---- RECORD EXCERPTS

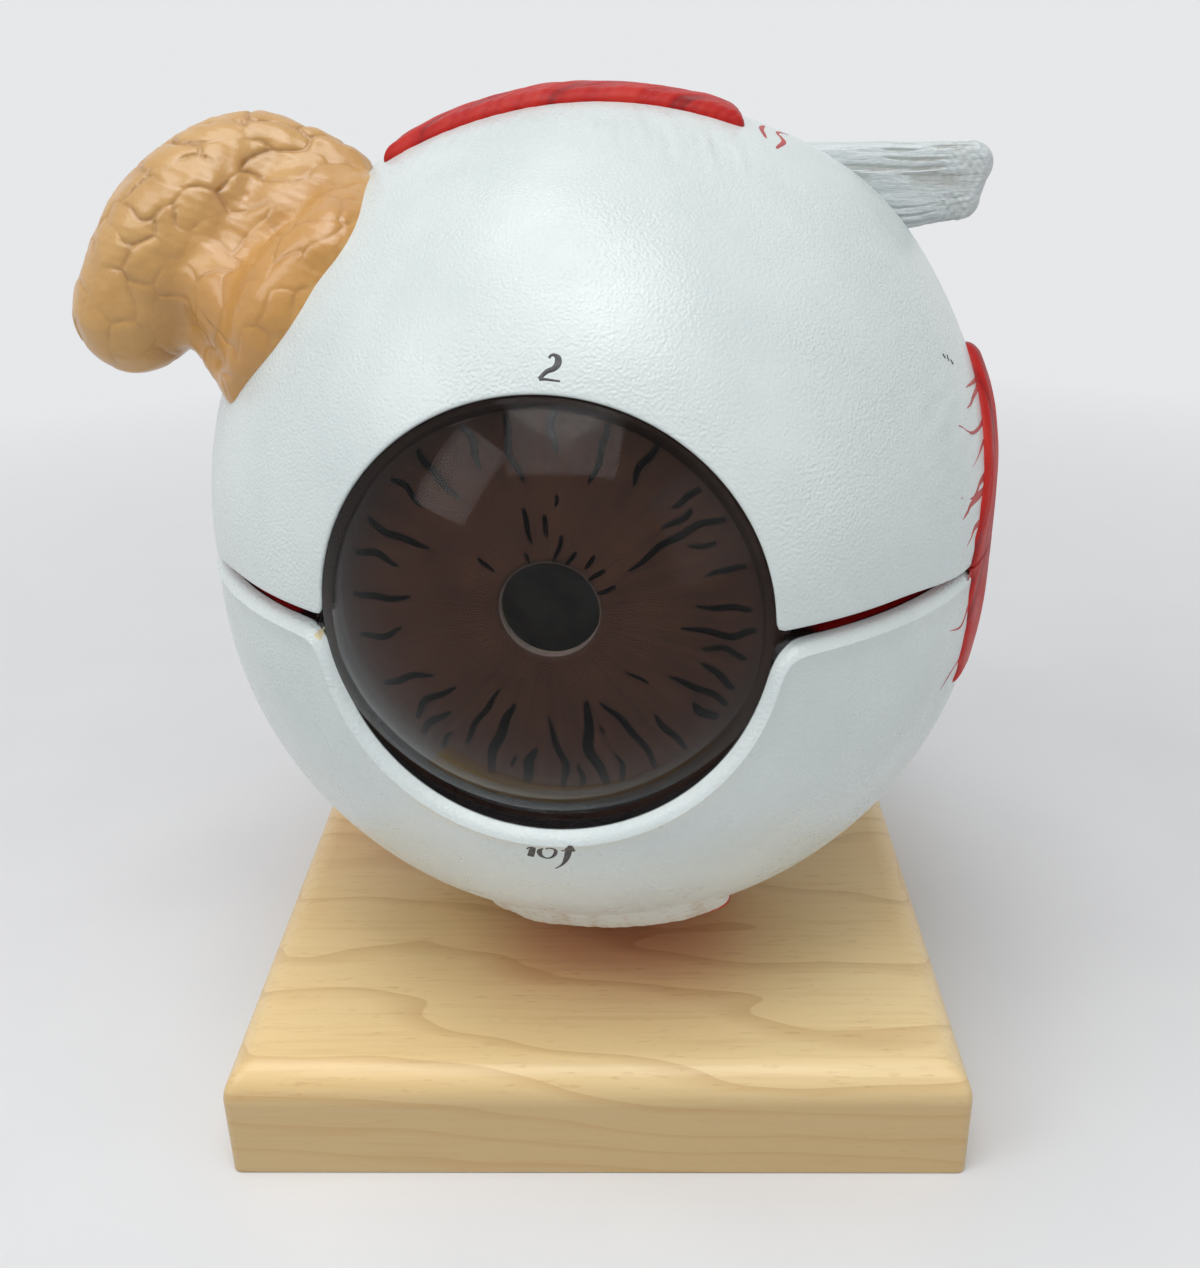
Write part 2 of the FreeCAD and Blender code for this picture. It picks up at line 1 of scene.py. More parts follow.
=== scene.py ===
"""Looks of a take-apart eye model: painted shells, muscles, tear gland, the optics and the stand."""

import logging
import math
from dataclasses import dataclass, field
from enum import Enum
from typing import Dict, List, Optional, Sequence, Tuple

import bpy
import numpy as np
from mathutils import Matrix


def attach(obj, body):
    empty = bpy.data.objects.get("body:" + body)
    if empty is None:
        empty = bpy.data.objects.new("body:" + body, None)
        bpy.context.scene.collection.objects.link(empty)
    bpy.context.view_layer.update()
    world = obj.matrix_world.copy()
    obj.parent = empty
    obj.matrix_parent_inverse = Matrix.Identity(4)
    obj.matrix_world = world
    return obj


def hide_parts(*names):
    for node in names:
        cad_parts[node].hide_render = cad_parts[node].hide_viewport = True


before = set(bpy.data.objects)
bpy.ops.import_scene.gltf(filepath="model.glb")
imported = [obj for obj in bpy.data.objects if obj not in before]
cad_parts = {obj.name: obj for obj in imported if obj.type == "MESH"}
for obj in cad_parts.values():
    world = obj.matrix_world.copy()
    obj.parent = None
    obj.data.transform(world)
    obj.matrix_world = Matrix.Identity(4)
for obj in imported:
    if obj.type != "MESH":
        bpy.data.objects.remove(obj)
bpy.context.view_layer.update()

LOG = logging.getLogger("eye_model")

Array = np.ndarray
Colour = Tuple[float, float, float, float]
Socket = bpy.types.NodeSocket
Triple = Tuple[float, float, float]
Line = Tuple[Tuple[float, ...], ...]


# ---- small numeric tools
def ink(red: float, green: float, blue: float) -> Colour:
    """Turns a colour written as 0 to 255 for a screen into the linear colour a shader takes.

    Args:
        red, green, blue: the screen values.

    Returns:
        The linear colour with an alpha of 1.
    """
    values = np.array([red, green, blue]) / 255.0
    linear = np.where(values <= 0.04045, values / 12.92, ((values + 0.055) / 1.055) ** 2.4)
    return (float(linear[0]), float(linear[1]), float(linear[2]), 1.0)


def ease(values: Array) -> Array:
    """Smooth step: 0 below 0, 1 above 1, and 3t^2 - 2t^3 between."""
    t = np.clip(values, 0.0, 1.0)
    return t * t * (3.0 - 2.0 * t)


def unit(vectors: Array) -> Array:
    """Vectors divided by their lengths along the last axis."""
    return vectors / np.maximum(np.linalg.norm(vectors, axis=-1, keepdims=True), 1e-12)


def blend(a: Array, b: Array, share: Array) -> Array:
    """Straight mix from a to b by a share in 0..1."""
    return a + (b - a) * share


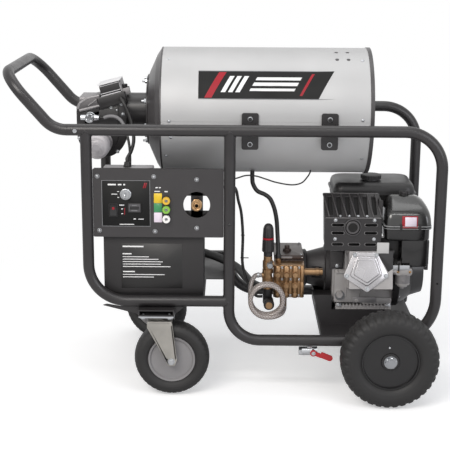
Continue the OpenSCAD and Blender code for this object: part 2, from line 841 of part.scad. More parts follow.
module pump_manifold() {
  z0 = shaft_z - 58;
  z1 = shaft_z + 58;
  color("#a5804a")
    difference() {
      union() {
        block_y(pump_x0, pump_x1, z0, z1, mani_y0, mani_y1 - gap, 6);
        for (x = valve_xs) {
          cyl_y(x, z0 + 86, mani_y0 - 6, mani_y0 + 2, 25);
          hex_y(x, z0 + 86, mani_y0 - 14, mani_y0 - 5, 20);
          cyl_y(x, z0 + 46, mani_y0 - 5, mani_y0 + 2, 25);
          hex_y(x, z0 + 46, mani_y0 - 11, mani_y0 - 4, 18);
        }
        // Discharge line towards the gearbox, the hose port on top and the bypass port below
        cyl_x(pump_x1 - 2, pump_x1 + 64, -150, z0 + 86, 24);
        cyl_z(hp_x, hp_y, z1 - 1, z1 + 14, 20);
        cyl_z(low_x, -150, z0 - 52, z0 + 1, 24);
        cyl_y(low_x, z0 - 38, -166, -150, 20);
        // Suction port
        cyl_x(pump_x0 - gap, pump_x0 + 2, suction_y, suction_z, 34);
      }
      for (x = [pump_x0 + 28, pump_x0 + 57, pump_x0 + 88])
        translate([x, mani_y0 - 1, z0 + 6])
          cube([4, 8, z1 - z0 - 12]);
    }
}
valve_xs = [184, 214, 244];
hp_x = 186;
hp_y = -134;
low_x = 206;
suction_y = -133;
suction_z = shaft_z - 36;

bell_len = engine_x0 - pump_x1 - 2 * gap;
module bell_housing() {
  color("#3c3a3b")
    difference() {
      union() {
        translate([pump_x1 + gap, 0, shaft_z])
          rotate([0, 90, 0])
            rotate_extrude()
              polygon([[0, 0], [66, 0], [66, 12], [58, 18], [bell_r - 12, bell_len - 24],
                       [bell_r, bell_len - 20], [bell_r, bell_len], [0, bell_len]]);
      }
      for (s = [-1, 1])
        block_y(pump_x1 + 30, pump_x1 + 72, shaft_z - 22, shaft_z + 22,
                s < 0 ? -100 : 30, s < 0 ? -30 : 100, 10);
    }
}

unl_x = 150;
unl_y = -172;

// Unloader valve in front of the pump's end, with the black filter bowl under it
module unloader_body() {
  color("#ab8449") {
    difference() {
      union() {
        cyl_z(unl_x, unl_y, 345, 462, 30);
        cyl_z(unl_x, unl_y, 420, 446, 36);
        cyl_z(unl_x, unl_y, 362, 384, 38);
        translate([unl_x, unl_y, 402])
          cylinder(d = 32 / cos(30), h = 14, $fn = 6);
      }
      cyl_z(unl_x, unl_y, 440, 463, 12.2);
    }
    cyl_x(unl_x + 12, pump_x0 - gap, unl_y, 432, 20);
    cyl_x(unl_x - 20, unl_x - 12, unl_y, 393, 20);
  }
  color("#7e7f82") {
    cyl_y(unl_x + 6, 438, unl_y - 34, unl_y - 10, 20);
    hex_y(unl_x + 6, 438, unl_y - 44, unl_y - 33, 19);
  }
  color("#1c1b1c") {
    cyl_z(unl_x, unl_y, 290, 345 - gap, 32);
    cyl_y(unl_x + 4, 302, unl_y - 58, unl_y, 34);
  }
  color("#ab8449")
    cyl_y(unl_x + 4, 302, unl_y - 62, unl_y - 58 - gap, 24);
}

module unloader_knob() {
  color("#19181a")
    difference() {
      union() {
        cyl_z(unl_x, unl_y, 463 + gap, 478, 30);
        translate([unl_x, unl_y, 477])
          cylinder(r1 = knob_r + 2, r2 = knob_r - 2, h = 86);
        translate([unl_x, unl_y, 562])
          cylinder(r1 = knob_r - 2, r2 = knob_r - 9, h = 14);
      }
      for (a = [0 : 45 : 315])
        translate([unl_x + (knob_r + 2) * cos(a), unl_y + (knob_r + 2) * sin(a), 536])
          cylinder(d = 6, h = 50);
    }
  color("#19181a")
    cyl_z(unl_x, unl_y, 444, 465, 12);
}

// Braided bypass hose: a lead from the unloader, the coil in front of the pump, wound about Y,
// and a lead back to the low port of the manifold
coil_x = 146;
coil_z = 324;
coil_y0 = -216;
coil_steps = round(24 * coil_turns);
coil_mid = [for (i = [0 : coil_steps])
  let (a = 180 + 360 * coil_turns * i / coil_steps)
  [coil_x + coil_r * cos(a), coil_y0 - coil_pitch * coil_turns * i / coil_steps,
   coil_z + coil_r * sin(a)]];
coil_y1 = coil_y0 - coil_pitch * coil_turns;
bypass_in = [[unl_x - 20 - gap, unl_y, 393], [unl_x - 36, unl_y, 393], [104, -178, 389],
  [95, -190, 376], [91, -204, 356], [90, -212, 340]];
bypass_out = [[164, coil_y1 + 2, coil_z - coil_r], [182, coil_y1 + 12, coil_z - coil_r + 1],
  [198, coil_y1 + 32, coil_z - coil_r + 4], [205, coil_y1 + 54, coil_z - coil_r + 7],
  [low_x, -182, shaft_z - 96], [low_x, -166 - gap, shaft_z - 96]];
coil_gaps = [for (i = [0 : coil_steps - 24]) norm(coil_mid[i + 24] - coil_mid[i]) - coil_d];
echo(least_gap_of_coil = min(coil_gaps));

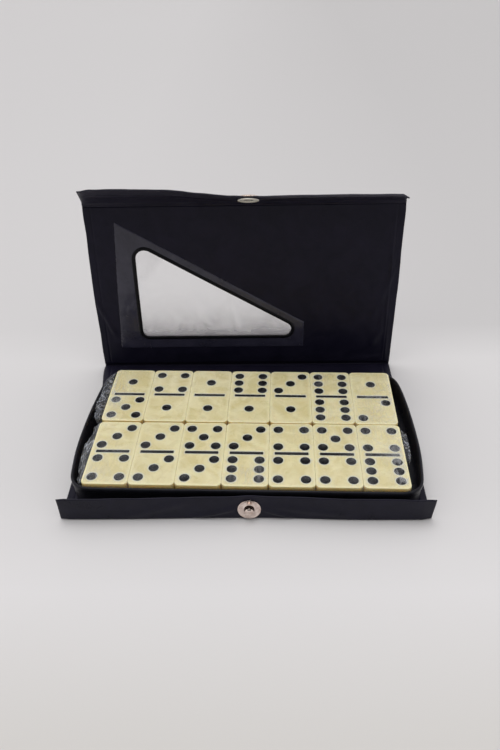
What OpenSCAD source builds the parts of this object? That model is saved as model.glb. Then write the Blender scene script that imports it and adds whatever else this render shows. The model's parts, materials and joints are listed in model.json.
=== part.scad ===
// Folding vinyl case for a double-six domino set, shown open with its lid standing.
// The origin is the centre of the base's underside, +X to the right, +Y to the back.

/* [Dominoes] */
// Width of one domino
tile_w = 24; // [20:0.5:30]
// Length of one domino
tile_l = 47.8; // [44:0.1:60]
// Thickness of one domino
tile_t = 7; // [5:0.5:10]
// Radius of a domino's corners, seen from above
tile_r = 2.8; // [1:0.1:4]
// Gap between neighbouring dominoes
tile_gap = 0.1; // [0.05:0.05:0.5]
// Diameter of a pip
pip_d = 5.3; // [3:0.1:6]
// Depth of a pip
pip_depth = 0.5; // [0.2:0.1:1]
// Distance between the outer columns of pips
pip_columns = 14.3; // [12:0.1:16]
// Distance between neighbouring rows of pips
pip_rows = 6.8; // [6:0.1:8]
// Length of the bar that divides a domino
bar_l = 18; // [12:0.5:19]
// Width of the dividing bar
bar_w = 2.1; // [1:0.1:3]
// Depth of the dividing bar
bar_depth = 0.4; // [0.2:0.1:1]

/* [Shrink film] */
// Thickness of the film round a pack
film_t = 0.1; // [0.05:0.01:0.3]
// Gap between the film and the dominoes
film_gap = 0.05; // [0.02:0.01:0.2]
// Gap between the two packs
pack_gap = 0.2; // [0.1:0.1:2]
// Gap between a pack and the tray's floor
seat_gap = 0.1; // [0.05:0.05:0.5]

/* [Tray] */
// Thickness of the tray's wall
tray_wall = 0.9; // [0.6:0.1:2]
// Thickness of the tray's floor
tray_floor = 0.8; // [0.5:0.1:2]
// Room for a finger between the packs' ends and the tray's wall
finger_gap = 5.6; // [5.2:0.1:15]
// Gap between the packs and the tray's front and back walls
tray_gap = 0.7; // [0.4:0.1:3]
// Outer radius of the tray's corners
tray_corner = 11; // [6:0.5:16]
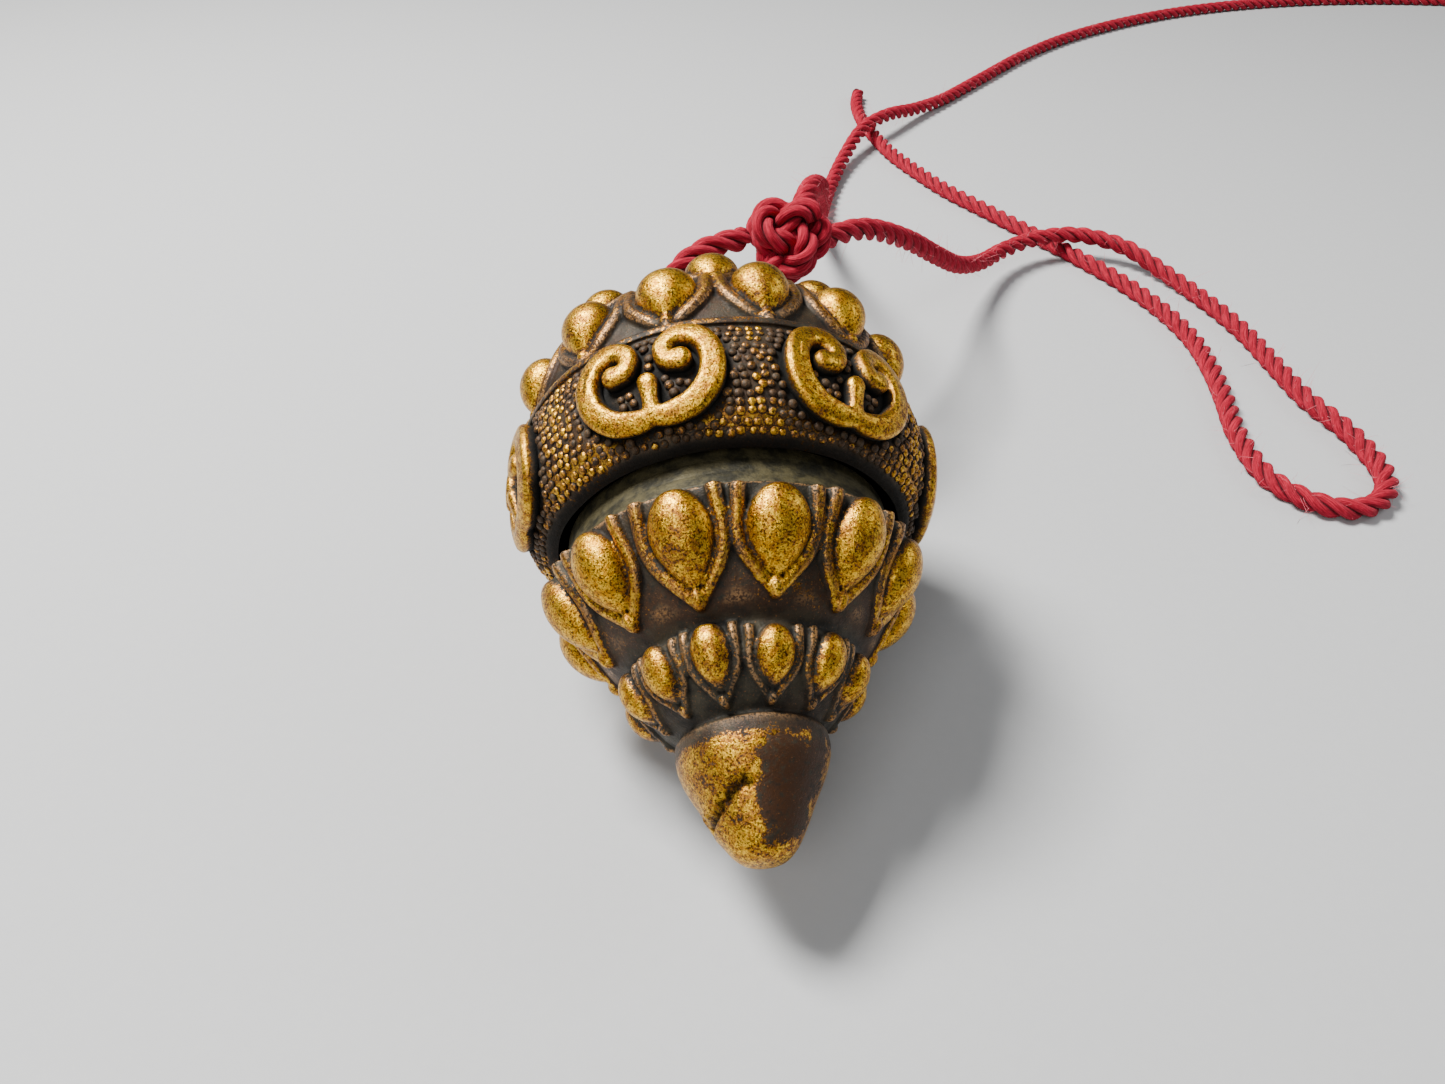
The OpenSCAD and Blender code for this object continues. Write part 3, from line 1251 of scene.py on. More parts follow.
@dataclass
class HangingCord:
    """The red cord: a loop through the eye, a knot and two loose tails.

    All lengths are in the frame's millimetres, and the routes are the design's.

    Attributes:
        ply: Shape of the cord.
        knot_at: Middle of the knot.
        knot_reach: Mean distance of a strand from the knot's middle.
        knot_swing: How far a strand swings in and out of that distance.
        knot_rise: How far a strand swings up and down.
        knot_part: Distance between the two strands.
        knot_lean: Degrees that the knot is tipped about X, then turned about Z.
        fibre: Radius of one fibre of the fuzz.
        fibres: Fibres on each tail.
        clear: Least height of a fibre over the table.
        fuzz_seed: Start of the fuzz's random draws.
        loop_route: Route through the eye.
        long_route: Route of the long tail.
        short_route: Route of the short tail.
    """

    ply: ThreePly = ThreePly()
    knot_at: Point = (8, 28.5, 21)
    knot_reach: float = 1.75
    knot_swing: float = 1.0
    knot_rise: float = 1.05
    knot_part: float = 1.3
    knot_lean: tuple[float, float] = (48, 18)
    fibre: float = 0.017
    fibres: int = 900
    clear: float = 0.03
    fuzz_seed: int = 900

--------

Everything from the line containing "Continue the OpenSCAD" down to the line containing "suction_z = shaft_z - 36;" should be repeated exactly, with both end lines kept and no other lines added.

Continue the OpenSCAD and Blender code for this object: part 2, from line 841 of part.scad. More parts follow.
module pump_manifold() {
  z0 = shaft_z - 58;
  z1 = shaft_z + 58;
  color("#a5804a")
    difference() {
      union() {
        block_y(pump_x0, pump_x1, z0, z1, mani_y0, mani_y1 - gap, 6);
        for (x = valve_xs) {
          cyl_y(x, z0 + 86, mani_y0 - 6, mani_y0 + 2, 25);
          hex_y(x, z0 + 86, mani_y0 - 14, mani_y0 - 5, 20);
          cyl_y(x, z0 + 46, mani_y0 - 5, mani_y0 + 2, 25);
          hex_y(x, z0 + 46, mani_y0 - 11, mani_y0 - 4, 18);
        }
        // Discharge line towards the gearbox, the hose port on top and the bypass port below
        cyl_x(pump_x1 - 2, pump_x1 + 64, -150, z0 + 86, 24);
        cyl_z(hp_x, hp_y, z1 - 1, z1 + 14, 20);
        cyl_z(low_x, -150, z0 - 52, z0 + 1, 24);
        cyl_y(low_x, z0 - 38, -166, -150, 20);
        // Suction port
        cyl_x(pump_x0 - gap, pump_x0 + 2, suction_y, suction_z, 34);
      }
      for (x = [pump_x0 + 28, pump_x0 + 57, pump_x0 + 88])
        translate([x, mani_y0 - 1, z0 + 6])
          cube([4, 8, z1 - z0 - 12]);
    }
}
valve_xs = [184, 214, 244];
hp_x = 186;
hp_y = -134;
low_x = 206;
suction_y = -133;
suction_z = shaft_z - 36;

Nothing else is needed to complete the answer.